NP: Sean, how much did getting to use your natural accent help? In terms of it just being easier, but also did it have any impact on how you developed Ethan?

ST: I love America so much. I put myself as an honorary American. So I’m very grateful that some people might not notice that I’m English. But it was nice to be an Englishman in New York this time.

It felt odd. It was uncomfortable at points. But the difference in cadence really helped with the difference in character, weirdly enough. I think if I was to play him from anywhere else, it wouldn’t have seemed right. We knew that Ethan was going to be from somewhere else and that he’d come to New York for that.
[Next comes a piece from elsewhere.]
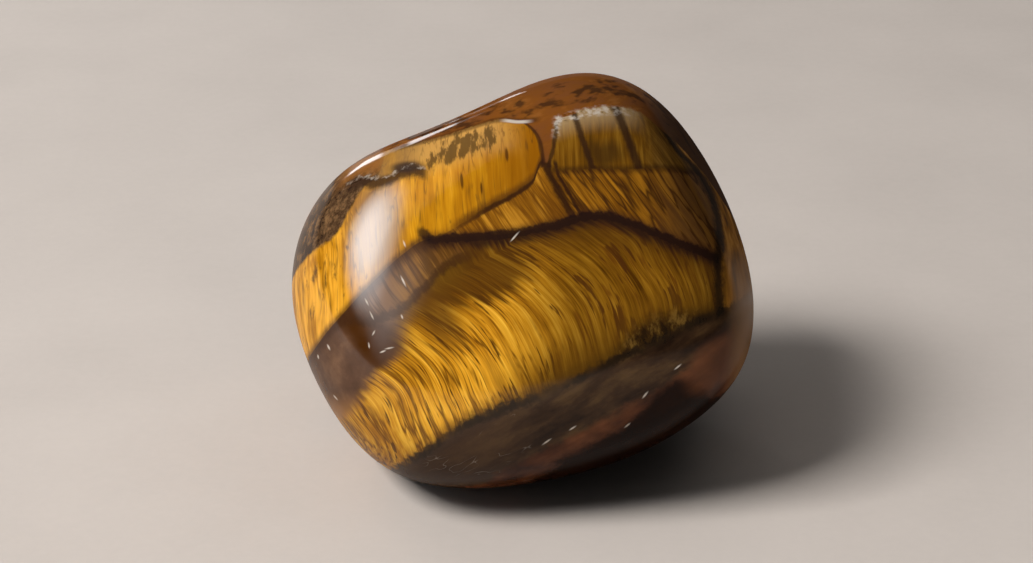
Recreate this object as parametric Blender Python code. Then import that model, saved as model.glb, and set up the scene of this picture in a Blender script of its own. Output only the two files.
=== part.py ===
"""A tumbled tiger's eye: one polished pebble of banded quartz, standing on its one flat spot.

The stone is built the way it came about. A broken block of rock has flat sides. Tumbling
rounds every edge and corner until one smooth skin runs all the way round. Here each side of the
block is a direction and a distance from the middle, and one formula rounds them all together.

Metres, +Z up. The origin is on the floor, under the middle of the stone's bounding box.
"""

import math

import bmesh
import bpy
from mathutils import Vector

MM = 0.001

# The sides of the broken block: the way each one faces, and how far it lies from the middle, in mm.
BLOCK_SIDES = {
    "top": ((-0.51, 0.27, 0.82), 21.3),
    "crown": ((-0.05, 0.06, 1.00), 16.0),
    "crown_right": ((0.85, -0.07, 0.53), 14.7),
    "upper_right": ((0.86, 0.20, 0.47), 16.2),
    "right_end": ((1.00, -0.04, -0.09), 16.5),
    "lower_right": ((0.62, -0.33, -0.71), 14.3),
    "front_underside": ((0.13, -0.65, -0.75), 14.0),
    "lower_left": ((-0.78, -0.36, -0.51), 15.3),
    "left_end": ((-1.00, 0.02, 0.05), 15.8),
    "upper_left": ((-0.72, 0.29, 0.63), 15.5),
    "front_left": ((-0.62, -0.65, 0.44), 15.4),
    "front": ((0.03, -0.96, 0.28), 11.6),
    "back": ((0.10, 0.99, 0.10), 12.0),
    "back_shoulder": ((0.05, 0.70, 0.71), 14.0),
    "back_underside": ((-0.15, 0.70, -0.70), 12.6),
    "foot": ((0.00, 0.00, -1.00), 12.6),
}
# How square the tumbled block stays: 2 is a ball, and a large number leaves sharp edges.
SQUARENESS = 7.0

# A shallow trough crosses the top from front to back, between the left shoulder and the crown.
TROUGH_ACROSS = (0.91, 0.18, 0.38)
TROUGH_UP = (-0.42, 0.38, 0.82)
TROUGH_DEPTH = 3.9
TROUGH_HALF_WIDTH = 0.66  # sine of the angle, seen from the middle

# Broad hollows that a finger finds on the sides: facing, depth in mm and width in degrees.
HOLLOWS = (
    ((-0.35, 0.92, 0.10), 0.7, 24.0),
    ((0.75, 0.60, -0.25), 0.5, 20.0),
    ((-0.90, -0.05, -0.40), 0.3, 16.0),
)

# The flat spot is cut at this depth below the middle, and corners this near the cut are moved onto it.
FOOT_DEPTH = 11.9
SNAP_TO_FOOT = 0.002

# Squares along each edge of the cube that is blown up into the stone.
CELLS = 22

STONE_COLOUR = (0.42, 0.20, 0.03, 1.0)
STONE_ROUGHNESS = 0.1


def clear_scene():
    for obj in list(bpy.data.objects):
        bpy.data.objects.remove(obj)


def rounded_block(direction):
    """How far the tumbled block reaches in a direction, in mm, before any hollow is worn in."""
    total = 0.0
    for facing, distance in BLOCK_SIDES.values():
        share = max(0.0, direction.dot(Vector(facing).normalized())) / distance
        total += share**SQUARENESS
    return total ** (-1.0 / SQUARENESS)


def trough(direction):
    across = direction.dot(Vector(TROUGH_ACROSS).normalized()) / TROUGH_HALF_WIDTH
    upward = max(0.0, direction.dot(Vector(TROUGH_UP).normalized()))
    return TROUGH_DEPTH * upward * upward * math.exp(-across * across)


def hollows(direction):
    worn = 0.0
    for facing, depth, width in HOLLOWS:
        away = math.degrees(direction.angle(Vector(facing))) / width
        worn += depth * math.exp(-away * away)
    return worn


def cube_blown_up():
    """A cube of even squares with every corner moved out to the stone's skin."""
    mesh = bmesh.new()
    bmesh.ops.create_cube(mesh, size=2.0)
    bmesh.ops.subdivide_edges(mesh, edges=mesh.edges[:], cuts=CELLS - 1, use_grid_fill=True)
    for vert in mesh.verts:
        # The tangent makes the squares near a cube's corner as large as those in the middle.
        direction = Vector([math.tan(c * math.pi / 4) for c in vert.co]).normalized()
        reach = rounded_block(direction) - trough(direction) - hollows(direction)
        vert.co = direction * reach * MM
    return mesh


def grind_foot(mesh):
    """Cuts the flat spot that the stone stands on, and closes it."""
    bmesh.ops.bisect_plane(
        mesh,
        geom=mesh.verts[:] + mesh.edges[:] + mesh.faces[:],
        dist=SNAP_TO_FOOT * MM,
        plane_co=(0.0, 0.0, -FOOT_DEPTH * MM),
        plane_no=(0.0, 0.0, -1.0),
        clear_outer=True,
    )
    rim = [edge for edge in mesh.edges if edge.is_boundary]
    bmesh.ops.edgeloop_fill(mesh, edges=rim)
    for vert in {v for edge in rim for v in edge.verts}:
        vert.co.z = -FOOT_DEPTH * MM
    bmesh.ops.recalc_face_normals(mesh, faces=mesh.faces[:])


def stand_on_origin(mesh):
    """Moves the stone so that the origin is under the middle of its box, on the floor."""
    lowest = Vector([min(v.co[i] for v in mesh.verts) for i in range(3)])
    highest = Vector([max(v.co[i] for v in mesh.verts) for i in range(3)])
    middle = (lowest + highest) / 2
    bmesh.ops.translate(mesh, verts=mesh.verts[:], vec=(-middle.x, -middle.y, -lowest.z))
    return middle, lowest, highest


def polished_quartz():
    material = bpy.data.materials.new("polished_tigers_eye")
    material.use_nodes = True
    surface = material.node_tree.nodes["Principled BSDF"]
    surface.inputs["Base Color"].default_value = STONE_COLOUR
    surface.inputs["Roughness"].default_value = STONE_ROUGHNESS
    surface.inputs["Metallic"].default_value = 0.0
    return material


def main():
    clear_scene()
    mesh = cube_blown_up()
    grind_foot(mesh)
    middle, lowest, highest = stand_on_origin(mesh)
    data = bpy.data.meshes.new("tumbled_stone")
    mesh.to_mesh(data)
    mesh.free()
    data.shade_smooth()
    data.set_sharp_from_angle(angle=math.radians(30))
    data.materials.append(polished_quartz())
    stone = bpy.data.objects.new("tumbled_stone", data)
    bpy.context.scene.collection.objects.link(stone)
    print("size in mm:", [round(c / MM, 2) for c in highest - lowest])
    print("the block's middle is at, in mm:", [round(-c / MM, 2) for c in (middle.x, middle.y, lowest.z)])


main()
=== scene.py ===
# %% [markdown]
# # A tumbled tiger's eye
#
# This notebook dresses one packed stone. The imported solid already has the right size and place, so
# everything here is about how the stone looks: its rounded skin, its golden bands, its dark veins and
# its polish. The solid is loaded first, and the size of its box is printed.

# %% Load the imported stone
import math

import bpy
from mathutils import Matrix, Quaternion, Vector


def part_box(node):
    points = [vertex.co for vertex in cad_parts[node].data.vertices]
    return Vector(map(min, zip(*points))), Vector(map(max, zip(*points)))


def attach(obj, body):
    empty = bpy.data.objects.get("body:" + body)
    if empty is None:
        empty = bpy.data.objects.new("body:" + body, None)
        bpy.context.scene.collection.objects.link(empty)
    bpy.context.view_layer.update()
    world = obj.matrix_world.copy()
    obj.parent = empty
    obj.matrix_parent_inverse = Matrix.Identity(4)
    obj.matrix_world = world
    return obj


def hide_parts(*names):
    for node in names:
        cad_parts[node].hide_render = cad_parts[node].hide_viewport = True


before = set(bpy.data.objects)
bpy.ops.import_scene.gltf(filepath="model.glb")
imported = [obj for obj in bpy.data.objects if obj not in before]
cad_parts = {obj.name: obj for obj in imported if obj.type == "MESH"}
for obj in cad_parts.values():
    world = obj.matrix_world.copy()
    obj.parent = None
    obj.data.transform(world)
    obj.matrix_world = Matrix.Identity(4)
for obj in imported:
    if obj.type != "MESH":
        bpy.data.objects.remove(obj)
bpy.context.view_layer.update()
low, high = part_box("tumbled_stone")
MM = 0.001
print("the packed stone measures, in mm:", [round(side / MM, 1) for side in high - low])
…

Scottish was something we talked about. With the cadence, it sounded okay, but we landed on English, and me and Jessie built that story around that.

NP: Since Little Voice is a show about music, it seems only natural to ask each of you what music you’re listening to at the moment. (Fans can also download the songs from the first three episodes of Little Voice here.)

CR: Phil. Just Phil. Look it up.

ST: [Phillip Johnson Richardson] plays Benny, and he’s a beautiful musician. But also, I was just telling Colton about Raleigh Ritchie, who you might know as Gray Worm on Game of Thrones. Another really great actor, but his music is astonishing. And another British band that will always be around for me, Fold, I think are outrageously good and keep on turning out really beautiful music. So I’ve just been listening to them all day again.

Little Voice is now streaming on Apple TV+. The first three episodes are available now, with future episodes premiering Fridays.